╭──

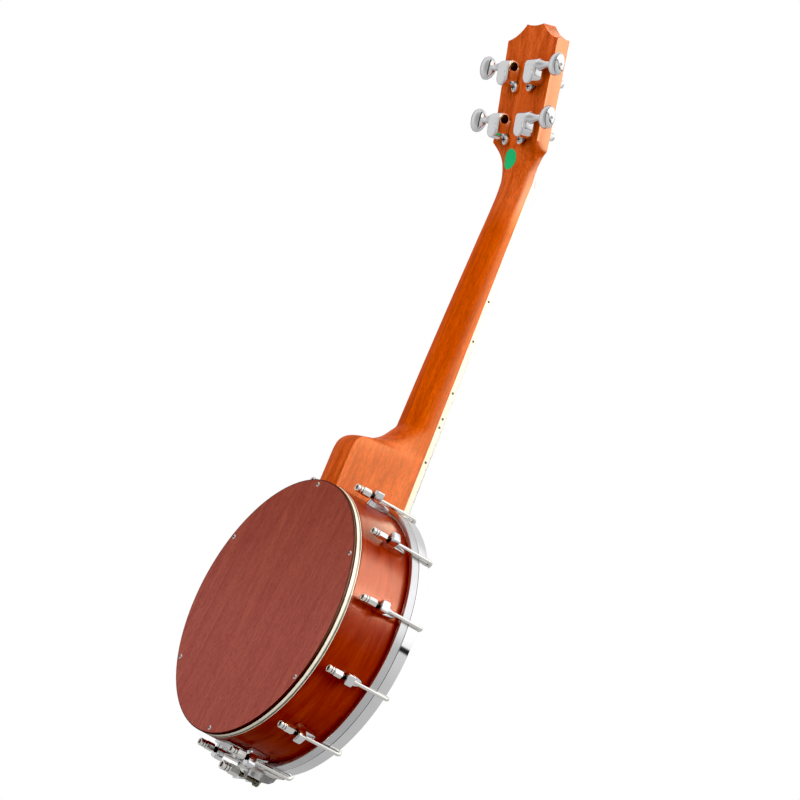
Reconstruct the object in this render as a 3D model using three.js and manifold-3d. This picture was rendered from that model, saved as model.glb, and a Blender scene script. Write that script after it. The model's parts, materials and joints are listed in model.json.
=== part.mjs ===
// A banjo ukulele: a round wooden pot with a stretched head and a closed back, and a bolted-on neck.
// Millimetres. +Z runs up the neck, -Y is the front with the head and strings, +Y is the back.
// The origin is the centre of the back plate's outer face. A depth is a distance from there towards
// -Y, and a hook's angle runs from +Z towards -X.
import * as THREE from "three";
import { mergeVertices } from "three/addons/utils/BufferGeometryUtils.js";
import Module from "manifold-3d";

// Clearances and facets
const GAP = 0.3; // between pieces that touch
const OVERRUN = 4; // how far a cutter runs past what it cuts
const POT_FACETS = 72;
const ROD_FACETS = 8;
const TURNED_FACETS = 12;

// Pot
const POT_RADIUS = 100;
const POT_DEPTH = 61; // the back plate's outer face to the rim's bearing edge
const RIM_WALL = 11;
const BEARING_BEVEL = 1.6;
const PLATE_THICKNESS = 1.6;
const BINDING_DEPTH = 4.8;
const BINDING_WIDTH = 3;

// Head and hoops
const FILM_THICKNESS = 0.7;
const FILM_SKIRT = 5; // how far the film's skirt reaches into the flesh hoop
const FLESH_HOOP_SET = 11.8; // of its rear face behind the rim's bearing edge
const FLESH_HOOP_HEIGHT = 6.3;
const HOOP_WALL = 3.8;
const TENSION_HOOP_HEIGHT = 8.3;

// Hooks and their nuts
const HOOKS_PER_SIDE = 6;
const HOOK_BESIDE_NECK = 8.89; // from the fingerboard's edge out to the hooks on the neck's two sides
const HOOK_BESIDE_HANGER = 14.48; // and from the tail hanger's edge out to the hooks on its two sides
const HOOP_SHIFT = 6.16; // how far round the pot the hooks sit off centre, on their own circle
const HOOK_DIAMETER = 3;
const HOOK_AIR = 0.4; // between a hook's shank and the hoops
const HOOK_BEND = 2.5; // radius of its centre line
const BEND_STEPS = 3;
const HOOK_TOE = 2.9; // how far it reaches over the tension hoop
const HOOK_THREAD = 3; // how far the shank runs into the nut
const HOOK_NUT_REACH = 19.4; // from the shoe's middle back to the nut's outer end
const HOOK_NUT_LENGTH = 15;
const HOOK_NUT_DIAMETER = 5.7;
const HOOK_NUT_MOUTH = 3.2;
const HOOK_NUT_MOUTH_DEPTH = 1.8;
const HOOK_NUT_CHAMFER = 0.7;

// Shoes: a bored block on a foot that reaches forwards, with the screw that holds it from inside
const SHOE_SET = 30.8; // of the block's middle behind the rim's bearing edge
const SHOE_LENGTH = 6.6; // of the block along the hook
const SHOE_WIDTH = 8.6;
const SHOE_END_WALL = 3; // outside the hook's hole
const SHOE_END_ROUND = 1.4;
const SHOE_FOOT_WIDTH = 10.6;
const SHOE_FOOT_BACK = 6; // from the block's middle to the foot's two ends
const SHOE_FOOT_FRONT = 15;
const SHOE_FOOT_HEIGHT = 5.7;
const SHOE_SCREW_DIAMETER = 4;
const SHOE_SCREW_HEAD = 8;
const SHOE_SCREW_HEAD_HEIGHT = 2.4;
const SHOE_SIDES = 12;
// height over the rim, and what is left there of the foot's width, rear end and front end
const SHOE_FOOT_SHARES = [
  [0, 1, 1, 1],
  [0.18, 0.85, 0.7, 0.97],
  [0.44, 0.4, 0.35, 0.88],
  [0.65, 0.1, 0.15, 0.7],
  [0.8, 0, 0.05, 0.2],
  [1, 0, 0, 0],
];
const SHOE_END_SHARE = 0.74;
const SHOE_SQUARE_SHARE = 0.45;

// Scale and neck
const SCALE_LENGTH = 380;
const BRIDGE_SETBACK = 20; // from the pot's axis to the bridge, away from the neck
const NUT_HALF_WIDTH = 16.8;
const BOARD_END_HALF_WIDTH = 23.46; // where the fingerboard meets the pot
const NECK_OVER_RIM = 1.6; // of the neck's flat front past the rim's bearing edge, at the pot
const NECK_FALL = 2.6; // by which that front lies less deep at the nut
const HEEL_BACK = 6.5; // depth of the heel's back
const HEEL_BACK_HALF_WIDTH = 11.6;
const HEEL_LENGTH = 68; // from the pot's side to where the heel has run out
const NECK_THICKNESS_AT_HEEL = 13.8;
const NECK_THICKNESS_AT_NUT = 10.6;
const SECTION_STEPS = 12; // round the neck's back, a multiple of 4
// along the heel, fall of its back, squareness
const HEEL_SHARES = [
  [0.39, 0, 0.85],
  [0.49, 0.015, 0.85],
  [0.555, 0.06, 0.85],
  [0.603, 0.135, 0.83],
  [0.633, 0.27, 0.8],
  [0.66, 0.44, 0.75],
  [0.709, 0.605, 0.6],
  [0.775, 0.75, 0.4],
  [0.88, 0.885, 0.2],
  [1, 1, 0.08],
];
// along the neck from the heel to the nut, share of its thinning
const NECK_SHARES = [
  [0.18, 0.03],
  [0.46, 0.28],
  [0.75, 0.66],
  [0.95, 0.96],
];

// Headstock
const HEAD_TILT = 14.5; // back from the neck
const HEAD_THICKNESS = 10.5;
const HEAD_BEHIND_FRONT = 9; // of its back plane behind the neck's front at the nut
const HEAD_PROUD = 1.4; // by which the neck's back stands over that plane at the nut
const HEAD_CORNER = 34.6; // along the headstock, from the nut to its lower back corners
const HEAD_CORNER_HALF_WIDTH = 29.3;
const HEAD_SHOULDER = 111.3;
const HEAD_SHOULDER_HALF_WIDTH = 33.1;
const HEAD_CROWN_RISE = 11.7; // from the shoulders to the peaks
const HEAD_PEAK_HALF_WIDTH = 10.9;
const HEAD_DIP = 1.2;
const SCOOP_SIDE = 20;
const SCOOP_RISE = 2.2;
const CROWN_STEPS = 6;
// along from the nut to the corners, share of the widening, of the proud back, squareness
const HEAD_FLARE_SHARES = [
  [0.37, 0.16, 0.5, 0.04],
  [0.477, 0.28, 0.25, 0.08],
  [0.575, 0.42, 0, 0.12],
  [0.72, 0.66, 0, 0.25],
  [0.861, 0.99, 0, 0.45],
  [1, 1, 0, 1],
];
const NECK_END_WIDENING_SHARE = 0.05;
const NECK_END_ALONG_SHARE = 0.116;

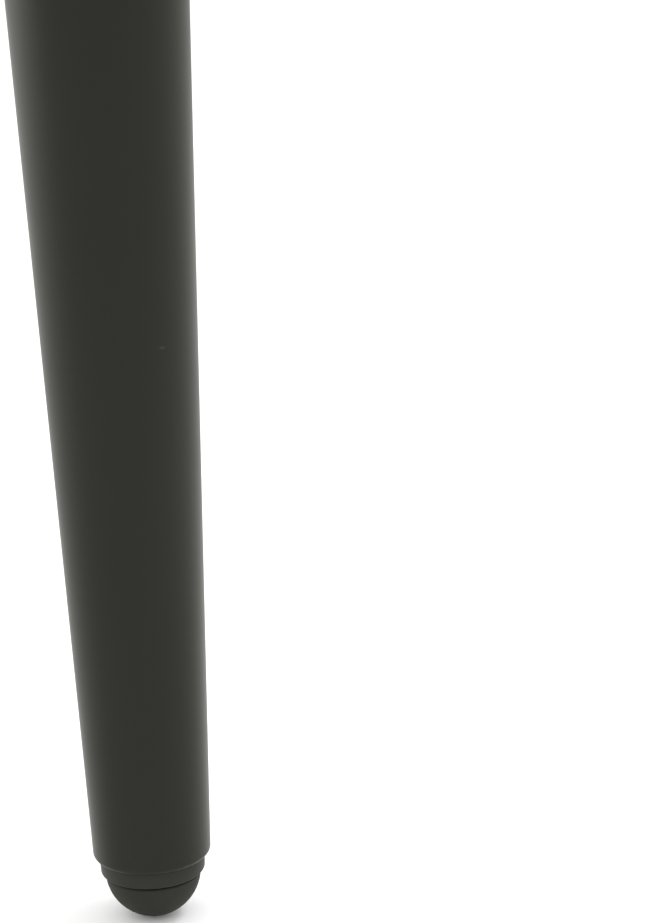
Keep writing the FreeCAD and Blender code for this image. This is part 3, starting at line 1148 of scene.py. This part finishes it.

╰──

Aim
Return all of the entries word for word.

Exercise output
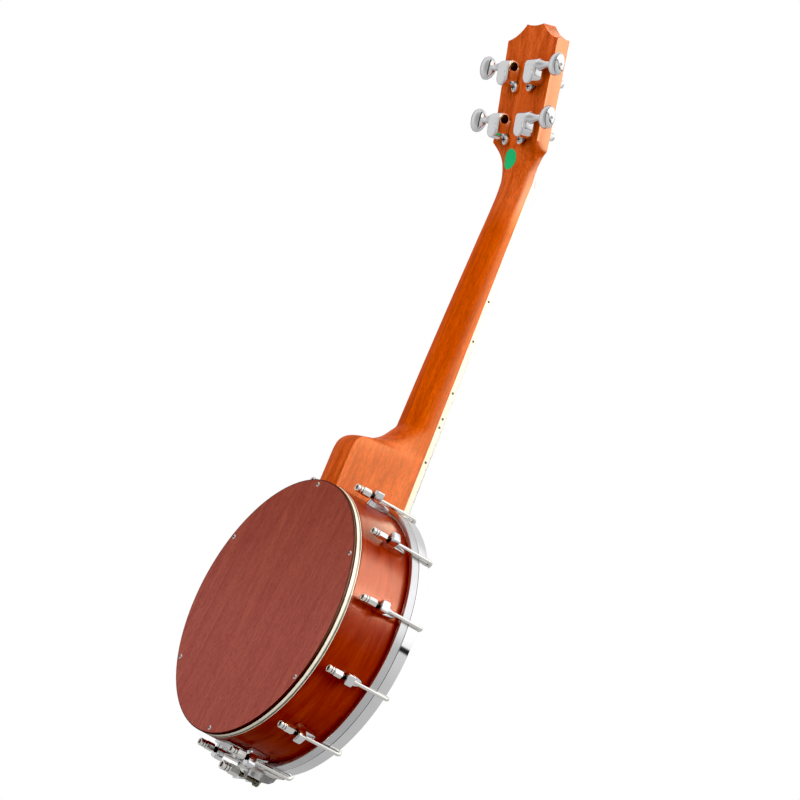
Reconstruct the object in this render as a 3D model using three.js and manifold-3d. This picture was rendered from that model, saved as model.glb, and a Blender scene script. Write that script after it. The model's parts, materials and joints are listed in model.json.
=== part.mjs ===
// A banjo ukulele: a round wooden pot with a stretched head and a closed back, and a bolted-on neck.
// Millimetres. +Z runs up the neck, -Y is the front with the head and strings, +Y is the back.
// The origin is the centre of the back plate's outer face. A depth is a distance from there towards
// -Y, and a hook's angle runs from +Z towards -X.
import * as THREE from "three";
import { mergeVertices } from "three/addons/utils/BufferGeometryUtils.js";
import Module from "manifold-3d";

// Clearances and facets
const GAP = 0.3; // between pieces that touch
const OVERRUN = 4; // how far a cutter runs past what it cuts
const POT_FACETS = 72;
const ROD_FACETS = 8;
const TURNED_FACETS = 12;

// Pot
const POT_RADIUS = 100;
const POT_DEPTH = 61; // the back plate's outer face to the rim's bearing edge
const RIM_WALL = 11;
const BEARING_BEVEL = 1.6;
const PLATE_THICKNESS = 1.6;
const BINDING_DEPTH = 4.8;
const BINDING_WIDTH = 3;

// Head and hoops
const FILM_THICKNESS = 0.7;
const FILM_SKIRT = 5; // how far the film's skirt reaches into the flesh hoop
const FLESH_HOOP_SET = 11.8; // of its rear face behind the rim's bearing edge
const FLESH_HOOP_HEIGHT = 6.3;
const HOOP_WALL = 3.8;
const TENSION_HOOP_HEIGHT = 8.3;

// Hooks and their nuts
const HOOKS_PER_SIDE = 6;
const HOOK_BESIDE_NECK = 8.89; // from the fingerboard's edge out to the hooks on the neck's two sides
const HOOK_BESIDE_HANGER = 14.48; // and from the tail hanger's edge out to the hooks on its two sides
const HOOP_SHIFT = 6.16; // how far round the pot the hooks sit off centre, on their own circle
const HOOK_DIAMETER = 3;
const HOOK_AIR = 0.4; // between a hook's shank and the hoops
const HOOK_BEND = 2.5; // radius of its centre line
const BEND_STEPS = 3;
const HOOK_TOE = 2.9; // how far it reaches over the tension hoop
const HOOK_THREAD = 3; // how far the shank runs into the nut
const HOOK_NUT_REACH = 19.4; // from the shoe's middle back to the nut's outer end
const HOOK_NUT_LENGTH = 15;
const HOOK_NUT_DIAMETER = 5.7;
const HOOK_NUT_MOUTH = 3.2;
const HOOK_NUT_MOUTH_DEPTH = 1.8;
const HOOK_NUT_CHAMFER = 0.7;

// Shoes: a bored block on a foot that reaches forwards, with the screw that holds it from inside
const SHOE_SET = 30.8; // of the block's middle behind the rim's bearing edge
const SHOE_LENGTH = 6.6; // of the block along the hook
const SHOE_WIDTH = 8.6;
const SHOE_END_WALL = 3; // outside the hook's hole
const SHOE_END_ROUND = 1.4;
const SHOE_FOOT_WIDTH = 10.6;
const SHOE_FOOT_BACK = 6; // from the block's middle to the foot's two ends
const SHOE_FOOT_FRONT = 15;
const SHOE_FOOT_HEIGHT = 5.7;
const SHOE_SCREW_DIAMETER = 4;
const SHOE_SCREW_HEAD = 8;
const SHOE_SCREW_HEAD_HEIGHT = 2.4;
const SHOE_SIDES = 12;
// height over the rim, and what is left there of the foot's width, rear end and front end
const SHOE_FOOT_SHARES = [
  [0, 1, 1, 1],
  [0.18, 0.85, 0.7, 0.97],
  [0.44, 0.4, 0.35, 0.88],
  [0.65, 0.1, 0.15, 0.7],
  [0.8, 0, 0.05, 0.2],
  [1, 0, 0, 0],
];
const SHOE_END_SHARE = 0.74;
const SHOE_SQUARE_SHARE = 0.45;

// Scale and neck
const SCALE_LENGTH = 380;
const BRIDGE_SETBACK = 20; // from the pot's axis to the bridge, away from the neck
const NUT_HALF_WIDTH = 16.8;
const BOARD_END_HALF_WIDTH = 23.46; // where the fingerboard meets the pot
const NECK_OVER_RIM = 1.6; // of the neck's flat front past the rim's bearing edge, at the pot
const NECK_FALL = 2.6; // by which that front lies less deep at the nut
const HEEL_BACK = 6.5; // depth of the heel's back
const HEEL_BACK_HALF_WIDTH = 11.6;
const HEEL_LENGTH = 68; // from the pot's side to where the heel has run out
const NECK_THICKNESS_AT_HEEL = 13.8;
const NECK_THICKNESS_AT_NUT = 10.6;
const SECTION_STEPS = 12; // round the neck's back, a multiple of 4
// along the heel, fall of its back, squareness
const HEEL_SHARES = [
  [0.39, 0, 0.85],
  [0.49, 0.015, 0.85],
  [0.555, 0.06, 0.85],
  [0.603, 0.135, 0.83],
  [0.633, 0.27, 0.8],
  [0.66, 0.44, 0.75],
  [0.709, 0.605, 0.6],
  [0.775, 0.75, 0.4],
  [0.88, 0.885, 0.2],
  [1, 1, 0.08],
];
// along the neck from the heel to the nut, share of its thinning
const NECK_SHARES = [
  [0.18, 0.03],
  [0.46, 0.28],
  [0.75, 0.66],
  [0.95, 0.96],
];

// Headstock
const HEAD_TILT = 14.5; // back from the neck
const HEAD_THICKNESS = 10.5;
const HEAD_BEHIND_FRONT = 9; // of its back plane behind the neck's front at the nut
const HEAD_PROUD = 1.4; // by which the neck's back stands over that plane at the nut
const HEAD_CORNER = 34.6; // along the headstock, from the nut to its lower back corners
const HEAD_CORNER_HALF_WIDTH = 29.3;
const HEAD_SHOULDER = 111.3;
const HEAD_SHOULDER_HALF_WIDTH = 33.1;
const HEAD_CROWN_RISE = 11.7; // from the shoulders to the peaks
const HEAD_PEAK_HALF_WIDTH = 10.9;
const HEAD_DIP = 1.2;
const SCOOP_SIDE = 20;
const SCOOP_RISE = 2.2;
const CROWN_STEPS = 6;
// along from the nut to the corners, share of the widening, of the proud back, squareness
const HEAD_FLARE_SHARES = [
  [0.37, 0.16, 0.5, 0.04],
  [0.477, 0.28, 0.25, 0.08],
  [0.575, 0.42, 0, 0.12],
  [0.72, 0.66, 0, 0.25],
  [0.861, 0.99, 0, 0.45],
  [1, 1, 0, 1],
];
const NECK_END_WIDENING_SHARE = 0.05;
const NECK_END_ALONG_SHARE = 0.116;

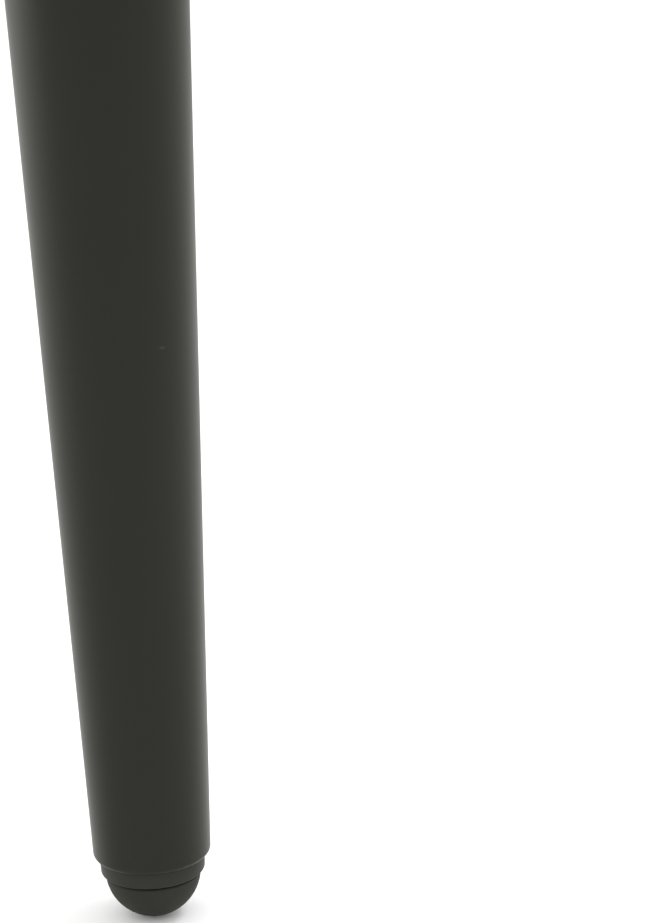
Keep writing the FreeCAD and Blender code for this image. This is part 3, starting at line 1148 of scene.py. This part finishes it.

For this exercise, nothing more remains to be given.